Bramson's early paintings often borrowed strategies from Japanese woodcut design, breaking compositions into rectilinear sections or diptychs, but in signature works like The Dance (1985) and Shipwrecked (1987), she began tackling larger-scale, panoramic compositions with deep landscape spaces. Within them, she would orchestrate a growing personal iconography, both familiar and bizarre: performer-exhibitionists, flamboyant costumes and accoutrements, theatrical objects (masks, globes, vases, swords, pillars) and exotic settings. Her dreamlike, emotionally charged vignettes implied archetypal, yet open-ended, relational scenarios, with contorted figures clinging to masts, bending over backwards, or paddling as waves swirled around sinking boats. While some critics wondered if the work contained too much, others praised it for just that quality, seeing in it "the richness and the adventure of living at the peak of desire."

Bramson worked in a more postmodern fashion in the 1990s, employing collage, appropriation, Rococo pictorial strategies and kitsch elements to a greater degree, and adding more social and cultural commentary to her work.
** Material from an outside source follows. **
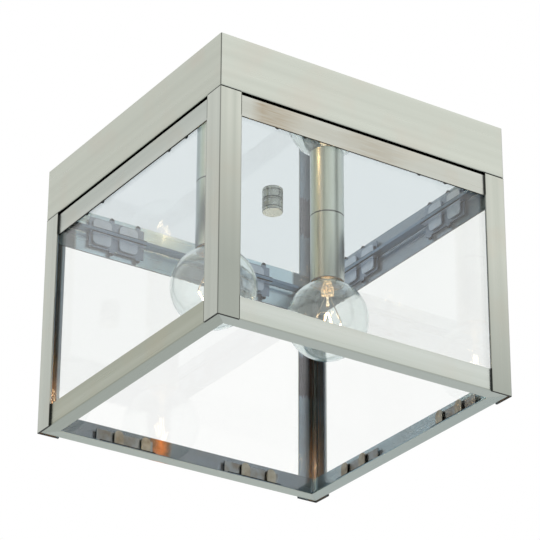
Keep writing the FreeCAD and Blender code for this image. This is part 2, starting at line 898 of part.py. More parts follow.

She combined her own paintings with found fabric, bric-a-brac, lace, decorative moulding, and cut-up elements such as fruits, flowers and jewels from mass-produced shopping-mall paintings, balancing an enigmatic lexicon of collected and invented signs, stylistic and tonal shifts, and far-flung cultural references in increasingly complex, Bosch-like compositions, such as Picturing a Model World (2003).

Phyllis Bramson, Little Goody Two Shoes, mixed media on canvas, 49" x 64", 1996.
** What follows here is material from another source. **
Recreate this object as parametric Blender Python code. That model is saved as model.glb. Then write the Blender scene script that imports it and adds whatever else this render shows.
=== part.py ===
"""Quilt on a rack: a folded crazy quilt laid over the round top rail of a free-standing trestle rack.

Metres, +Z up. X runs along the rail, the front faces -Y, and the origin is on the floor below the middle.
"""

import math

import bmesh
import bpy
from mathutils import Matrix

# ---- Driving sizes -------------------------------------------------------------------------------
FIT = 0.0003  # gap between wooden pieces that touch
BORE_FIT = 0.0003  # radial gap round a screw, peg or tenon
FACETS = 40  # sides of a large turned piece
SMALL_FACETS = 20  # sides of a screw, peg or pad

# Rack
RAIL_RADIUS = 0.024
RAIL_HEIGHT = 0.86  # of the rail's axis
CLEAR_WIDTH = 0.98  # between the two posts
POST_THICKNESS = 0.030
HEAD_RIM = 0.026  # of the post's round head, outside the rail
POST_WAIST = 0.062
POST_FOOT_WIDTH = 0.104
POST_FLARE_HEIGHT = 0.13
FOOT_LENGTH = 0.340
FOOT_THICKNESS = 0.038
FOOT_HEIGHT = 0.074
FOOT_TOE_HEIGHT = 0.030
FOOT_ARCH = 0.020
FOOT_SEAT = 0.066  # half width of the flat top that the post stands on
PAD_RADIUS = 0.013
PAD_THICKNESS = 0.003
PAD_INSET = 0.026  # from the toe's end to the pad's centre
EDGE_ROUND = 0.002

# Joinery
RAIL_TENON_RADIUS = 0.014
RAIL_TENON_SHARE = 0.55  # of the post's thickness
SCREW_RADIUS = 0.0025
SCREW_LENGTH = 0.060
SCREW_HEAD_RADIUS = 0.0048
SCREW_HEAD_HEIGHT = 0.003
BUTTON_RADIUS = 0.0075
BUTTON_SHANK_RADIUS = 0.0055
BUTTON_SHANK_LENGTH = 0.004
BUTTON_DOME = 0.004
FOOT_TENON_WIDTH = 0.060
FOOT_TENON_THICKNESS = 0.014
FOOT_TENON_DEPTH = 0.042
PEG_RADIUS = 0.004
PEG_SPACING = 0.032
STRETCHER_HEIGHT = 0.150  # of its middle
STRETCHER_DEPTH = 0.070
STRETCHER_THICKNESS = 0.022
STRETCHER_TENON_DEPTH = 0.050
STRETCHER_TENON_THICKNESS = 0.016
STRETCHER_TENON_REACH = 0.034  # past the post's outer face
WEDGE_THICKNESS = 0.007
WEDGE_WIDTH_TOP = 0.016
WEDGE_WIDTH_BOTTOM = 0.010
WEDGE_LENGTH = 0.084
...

In works like Little Goody Two Shoes (1996), Bramson fractured and exploded the rectangular format with piled up, supplemental framed paintings and objects. Observing the myriad symbols of female sexuality—all out of reach of the male presences—critics suggested these densely-layered works created new types of pictorial space with their own internal logic beyond what seemed apparent. In these new configurations, Bramson re-coded banal or sweet imagery through juxtaposition and association in order to express, variously, female physicality, sensuous pleasure, a reclaiming of kitsch, and a sense of cultural apprehension. Against the notion that these paintings were "too over the top," Kathryn Hixson argued that they "offer sensuous pleasure fraught with heated desire and attest to the power of decoration to mesmerize." Critics contend that Bramson's paintings of the 2000s have become more excessive and peculiar, offering fantastical, gender-bending images and atmosphere that refuse easy interpretation. Art in Americas Robert Berlind described them as a combination of "sensual allure and downright goofiness" that "shuttles viewers between pleasure, humor and puzzlement."

Phyllis Bramson, A Glimpse of Paradise, mixed media, sculpture/objects: 20" × 16" × 13", Scroll: 53" × 16", 2015.

===Three-dimensional works (2006– )===
In the 2000s, Bramson increasingly realized the object-based qualities of her earlier bas relief paintings. These more sculptural works incorporate assemblage and arrangements of found objects, with shelves and other elements projected off of walls, as in her "scroll works" first begun in 2006 (e.g., A Glimpse of Paradise, 2015). In the scroll pieces, she combines characteristic romantic imagery and allusions—painted on long, flowing sectioned sheets—with souvenir-like objects that suggest desires and memories assigned to and re-packaged into icons. Together, the visual elements imply the unfolding and revealing of fantasies and histories of the eclectic cast of characters Bramson has borrowed from kitsch and other cultural sources.

==Curating==
In 2019, Bramson organized the exhibition, "What Came After: Figurative Painting in Chicago 1978-1998" at the Elmhurst Art Museum, which focused on an informal collective of figurative artists alternately called third-generation or Post-Imagists, or the "Chicago School." The show included artists such as Nicholas Africano, Bramson herself, Susanne Doremus, Richard Hull, Michiko Itatani, Paul Lamantia, Jim Lutes, David Sharpe, Hollis Sigler, and Mary Lou Zelazny, among others. The late critic James Yood (in whose memory the exhibition was dedicated) was among those who championed this group, which both built on, and sought to break free from, the Imagist legacy through more emotionally immediate and introspective explorations of the human condition that in formal terms were more painterly, compositionally open, and spatially expansive. Curator Lynne Warren describes them as "a rich tradition of image-making" somewhat obscured by the Imagist label, while writer Deven Golden connects them to earlier post-World War II Chicago traditions through a shared emphasis on accessibility, psychology, individuality and intimacy. Bramson has also curated shows at the University of Illinois and the Rockford Art Museum, among others.

== Awards and collections ==
Bramson has been awarded fellowships and grants from the John S. Guggenheim (1993), Louis Comfort Tiffany (1980) and Rockefeller (1997) foundations, National Endowment for the Arts (1976, 1983, 1993), Fulbright Program (1988), Illinois Arts Council (1981, 1988), and Vermont Studio Center (1996), among many. She has been recognized with the Anonymous Was A Woman Award (2009), the School of Art + Design at University of Illinois at Urbana's Distinguished Alumni Award (2010), and the Distinguished Artist Award from the Union League Club of Chicago (2012). In 2014, she received the Women's Caucus for Art Lifetime Achievement Award for her "commitment to the erotic, affirmative representation of female agency and sexuality" in her art.

Bramson's art is represented in numerous private collections, including those of the Art Institute of Chicago, Corcoran Museum of Art, Library of Congress, New Museum, Brooklyn Museum, Museum of Contemporary Art Chicago, Hirshhorn Museum and Sculpture Garden, National Museum of American Art, Smart Museum of Art, Milwaukee Art Museum, Raclin Murphy Museum of Art, Pennsylvania Academy of the Fine Arts, Illinois State Museum, Mary and Leigh Block Museum of Art, and Madison Museum of Contemporary Art, as well as those of more than thirty universities and colleges, and many private organizations, including the JP Morgan Chase Collection.